I learned all the best gossip from Yunni, juicy bits of information that may or may not have been true.  There was an element of hyperbole to every rumor she told me, and I gasped in horrified delight at the darkest secrets, like the one about the schoolmate who’d gotten his girlfriend pregnant.  They never spread beyond me because 1.) secrets between friends were more fun, 2.) some of the rumors (like the girlfriend) were damaging, whether true or false, and 3.) they had likely grown far beyond themselves already, without my help. I knew how the game of telephone worked.

This was a lesson I learned in 9th grade, when she told me that my sister was on a diet.  I talked to my sister, amused but kind of startled, and she huffed with irritation, said that she had refused Yunni’s offer of peanut M&Ms in the middle of Spanish class (she loved plain M&Ms but hated the peanut kind), which had apparently convinced my friend that she was on a diet.  Yun Kyung honestly believed it, no matter how many times I assured her my thin-mint sister wasn’t anorexic.

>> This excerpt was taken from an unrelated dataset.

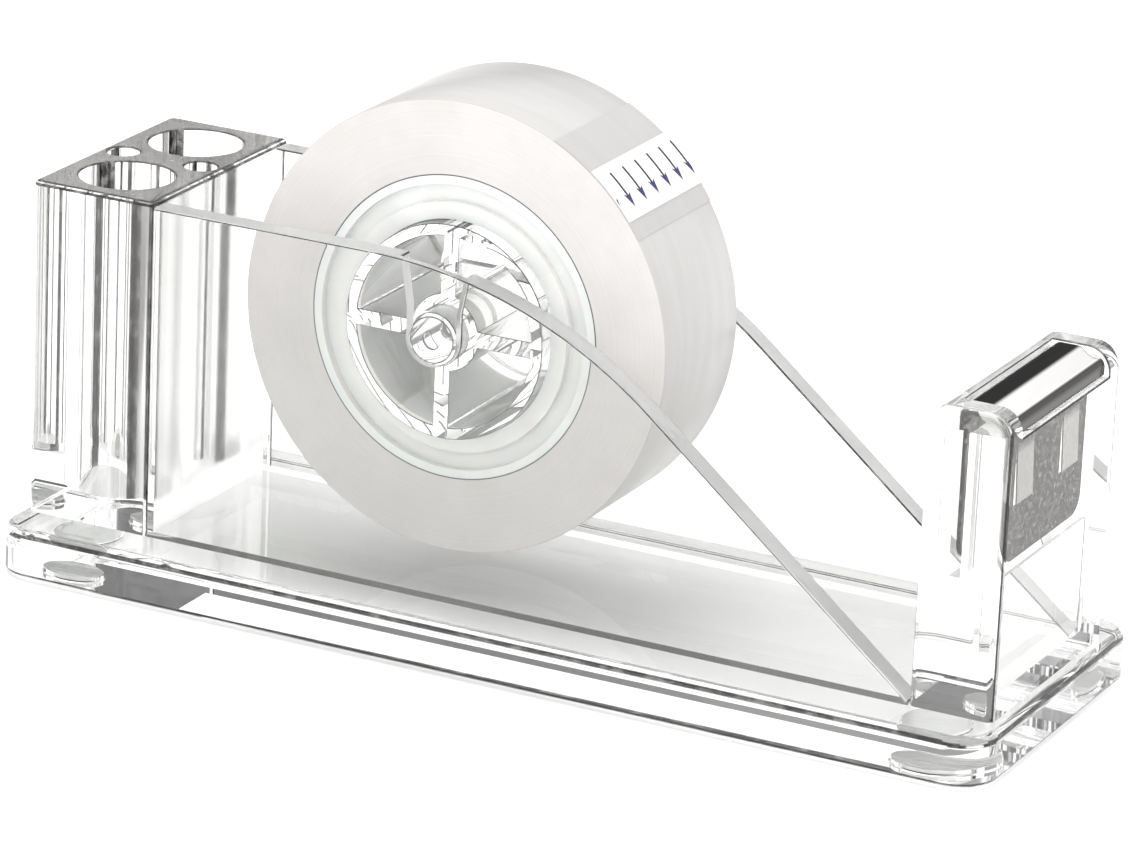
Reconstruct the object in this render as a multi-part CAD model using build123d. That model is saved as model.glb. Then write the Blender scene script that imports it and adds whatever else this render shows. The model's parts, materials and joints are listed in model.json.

She was absolutely and brilliantly absurd, and she was my friend the instant I met her. I was in 6th grade at the time, the new girl in class, and feeling utterly bewildered by the unfamiliar sound of nearly everyone speaking languages I didn’t understand in the halls between class periods. I was standing at the top of the stairs, headed for the bathroom while I had the chance, when into the scene rushed this girl like a bat out of hell. She headed right for me – clearly on a mission – and immediately demanded:

“What country do you think I’m from?”

I stared at her, and made a noise like, “Uh…”

“No really,” she said.  “Chinese?  Japanese?  Korean?  You think I’m Chinese don’t you?  Everybody thinks I’m Chinese.”

I’d been living in Thailand for two weeks, and hadn’t yet learned to recognize Asians by their country of origin.  I shook my head no, because I didn’t want her to think that I thought she was Chinese (in point of fact, I had no opinion on the matter) when she clearly found the thought offensive.

“I’m Korean,” she said.  “My name is Yun Kyung.  It’s okay if you can’t pronounce it.”

I grinned, told her I’d never, not even for a second, thought she was Chinese, and realized that this country wasn’t so bad after all.

The Good, the Bad, and the Lego

Yesterday I received my new license in the mail and good gracious. Of the many things I like about myself, my face shape – square with a rather prominent forehead – is not one of them. Unfortunately, the state of Montana is apparently into extreme close-ups; I look like the bust of a Lego. I also had the added misfortune of clipping back my bangs into the kind of hair bump that went out of style last fall, which is a shame considering I’ve got eight years to go before I try again. In the meantime, this is what I get to enjoy every time I open my wallet:

I just realized that I’m going to have to move to a different state in the near future.

(And I’m not kidding about those teeth either – I always smile like I’m about to take a bite out of crime in official pictures. Next time I hope they just go for the Good, the Bad, and the Ugly eye zoom-in. I think I could live with the Spaghetti Western style squint-eyed glare. I have very nice eyelashes.)

At least my signature is semi-respectable, considering I signed it with the kind of credit card machine pen designed to make it impossible to emulate your actual handwriting. 15 or 20 years ago, standing in line with my family at an embassy in Thailand while we renewed our Visas, that wasn’t the case. Back then I signed my paperwork with a flourish: two dots right above the swoosh I’ve always squeaked out of the last “a” on “Andrea,” to make it look like a smiley face. When my parents spotted it they made me start over, despite my protestations that that’s how I signed my name in my day-to-day life. Not that I signed a lot of official documents in middle school, but my friends and I liked to practice our autographs, mostly to compare them with one another. I can’t remember now who started the smiley faced umlauts, but we all agreed it was about the best idea ever. It only took a couple of years to figure out that my parents knew what they were talking about.

The other restriction at the time was the fact that we weren’t allowed to smile for our renewal pictures. Though Thailand’s official tagline is “The Land of Smiles,” the government frowned on (I wish I could say that pun wasn’t intended) frivolity in official photographs. When I asked my parents why, the answer was “because they don’t,” which, when translated, actually meant, “It’s been a long day, honey, please stop asking questions.”